O STJ destacou ainda que o direito ao pertencimento familiar é um direito fundamental da criança, assegurado pela Constituição Federal.
A advogada Ana Paula Morbeck, presidente do Instituto Brasileiro de Direito de Família, seção Espírito Santo – IBDFAM-ES, que atuou no caso, defende a possibilidade de flexibilizar a exigência legal prevista no ECA.
“A regra prevista pode ser flexibilizada especialmente porque não se trata de uma criança acolhida em abrigo, mas de alguém que sempre foi tratado como filho pelo casal que pretendia adotá-lo. Além disso, o princípio do melhor interesse da criança deve prevalecer sobre a rigidez da norma legal”, afirma.
A sentença que indeferiu o pedido de adoção acolheu o parecer do promotor de Justiça, que sustentou: “A legislação brasileira é clara ao estabelecer a necessidade do consentimento expresso do maior de 12 anos, uma vez que possui condições mínimas para exprimir sua vontade, devendo ser ouvido e respeitado, conforme previsão contida no art. 28, § 2º cc. art. 45, § 2º todos do Ecriad, e portanto não pode lhe ser subtraído tal direito”.
Rigor da lei
A advogada observa que a lentidão no andamento do processo impactou o pedido de adoção, uma vez que, até a realização da audiência, o adolescente já havia completado 12 anos. Segundo ela, esse fator contribuiu para que a exigência fosse incluída na sentença.
“O rigor da lei, nesse caso, acabou desfavorecendo o jovem, que já não contava com o amparo dos pais biológicos e também não pôde ter, em seus registros, os nomes dos tios que sempre o criaram como filho. Isso porque se deu ênfase à exigência de consentimento prevista no ECA, mas não ao próprio prazo estabelecido pelo mesmo Estatuto para a conclusão da adoção – 120 dias –, que não foi respeitado”, pontua.

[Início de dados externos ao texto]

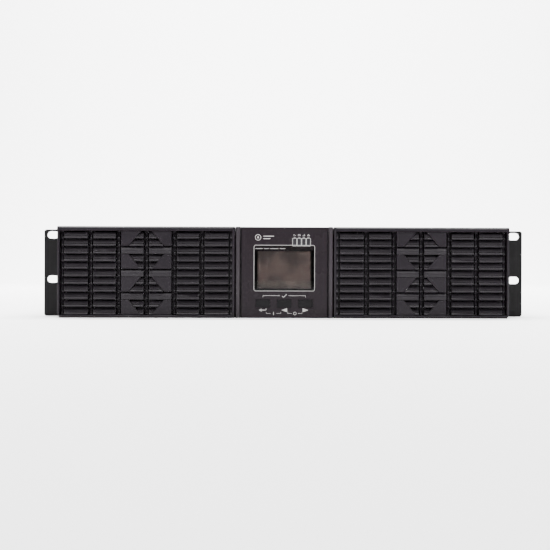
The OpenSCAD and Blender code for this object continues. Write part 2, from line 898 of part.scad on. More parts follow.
// Direct-current bus capacitors standing on the board.
module bus_capacitors() {
    color("#22262c")
        for (x = [-8, 34], y = [-32, 12]) {
            rod_z(x, y, 17.5, [board_top, board_top + 50]);
            rod_z(x, y, 14.5, [board_top + 50, board_top + 50.6]);
        }
}

// Ring-shaped filter chokes lying on the board.
module filter_chokes() {
    color("#a5622b")
        for (x = [0, 46, 120])
            translate([x, -88, board_top + 8])
                rotate_extrude($fn = 48)
                    translate([13.5, 0])
                        round_rect(11, 16, 3);
}

transformer_at = [18, 70];
transformer_h = 50;

// Core with two windows.
module transformer_core() {
    z = board_top;
    color("#4b4a4c")
        translate([transformer_at.x, transformer_at.y, z])
            difference() {
                translate([-30, -13, 0])
                    cube([60, 26, transformer_h]);
                for (x = [-20, 10])
                    translate([x, -14, 10])
                        cube([10, 28, 30]);
            }
}

// Winding round the middle leg of the core.
module transformer_winding() {
    color("#c9a24a")
        translate([transformer_at.x, transformer_at.y, board_top + 10.2])
            difference() {
                translate([-19.8, -23, 0])
                    cube([39.6, 46, 29.6]);
                translate([-10.1, -13.1, -1])
                    cube([20.2, 26.2, 32]);
            }
}

// Transfer relays.
module relays() {
    color("#2c4f73")
        for (i = [0 : 2])
            block([-34 + i * 34, -6 + i * 34], [118, 131], [board_top, board_top + 25]);
}

// Upright control board with its chips and connector.
module control_board() {
    color("#2a4d6b") {
        block([-31, -29.4], [-108, 0], [board_top, 66]);
        block([-31, -26], [-112, -105], [34, 54]);
        block([-29.4, -27.4], [-86, -66], [30, 50]);
        block([-29.4, -27], [-50, -36], [38, 52]);
    }
}

// ---------- Rear panel and its fittings ----------

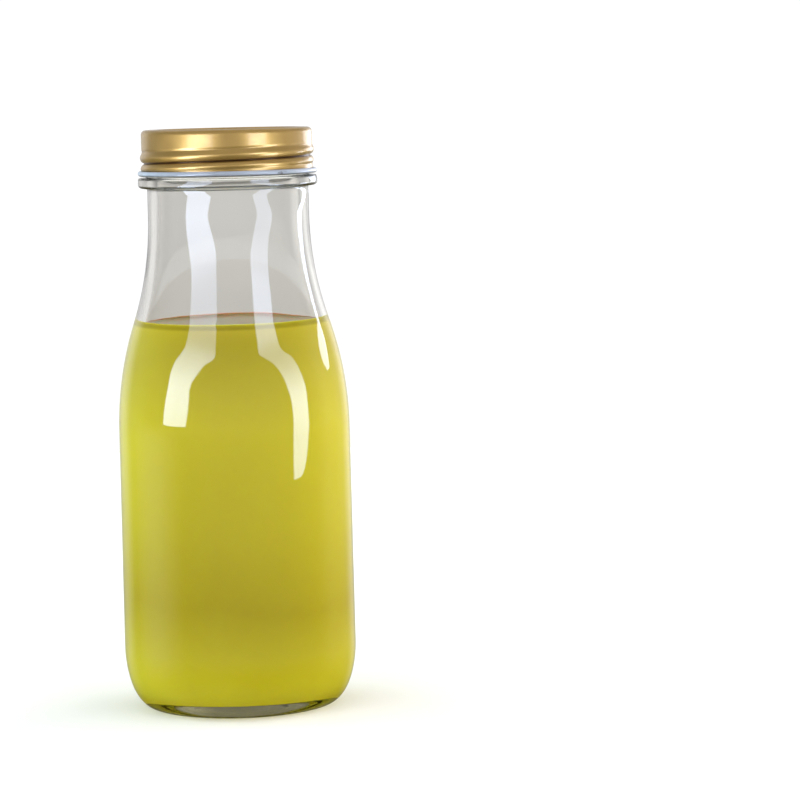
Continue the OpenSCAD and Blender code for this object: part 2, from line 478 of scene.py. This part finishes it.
def drink_body_finish():
    """Colours by height, drifted by noise, and a thin band of painted shade just under the surface."""
    material, tree, shader = new_material(
        "cloudy_drink",
        Roughness=0.3,
        IOR=1.34,
        Subsurface_Weight=1.0,
        Subsurface_Scale=0.010,
        Subsurface_Radius=(1.0, 0.85, 0.25),
        Specular_IOR_Level=0.0,
    )
    cloud = object_noise(tree, 30, stretch=(1, 1, 0.6), detail=2.0)
    above_table = object_height(tree)
    drift = tree.nodes.new("ShaderNodeMath")
    drift.operation = "MULTIPLY_ADD"
    drift.inputs[1].default_value = 0.16
    link(tree, cloud, drift.inputs[0])
    link(tree, spread(tree, above_table, 0, 1, 0.0, 0.1), drift.inputs[2])
    colour = ramp(
        tree,
        drift.outputs["Value"],
        (0.08, (0.70, 0.65, 0.050)),
        (0.20, (0.57, 0.51, 0.022)),
        (0.36, (0.45, 0.375, 0.008)),
        (0.56, (0.55, 0.48, 0.014)),
        (0.80, (0.62, 0.55, 0.018)),
        (1.0, (0.49, 0.42, 0.024)),
    )
    # painted shade: a thin dark olive band round the glass just under the drink's surface
    painted_shade_band = spread(tree, above_table, 0, 1, (DRINK_Z - 1.5) * MM, (DRINK_Z - 0.9) * MM)
    link(tree, mixed(tree, painted_shade_band, colour, (0.30, 0.255, 0.008)), shader.inputs["Base Color"])
    return material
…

Ana Paula Morbeck destaca que, se o processo tivesse tramitado dentro do prazo legal, a exigência de consentimento sequer seria aplicada, já que o jovem tinha 8 anos quando a adoção foi requerida.
“Foi reconhecida a tese de que a demora no andamento do processo não pode impedir o pedido de adoção nem o reconhecimento do vínculo de filiação já consolidado entre os pretensos adotantes e o adotado”, acrescenta.
A advogada destaca que o julgamento traz um avanço importante na forma como se interpreta a legislação voltada à infância e juventude. “A grande relevância desse julgamento é o entendimento de que a interpretação literal dos artigos 28, § 2º, e 45, § 2º, do ECA deve ser mitigada quando sua aplicação contrariar o princípio do melhor interesse da criança”, afirma.
Ela ressalta que esse princípio está presente na Constituição e já é consolidado na jurisprudência dos tribunais superiores. “Trata-se de garantir que a norma legal não se sobreponha ao que efetivamente atende às necessidades e ao bem-estar da criança, como determina o artigo 227 da Constituição e diversas decisões do STJ.”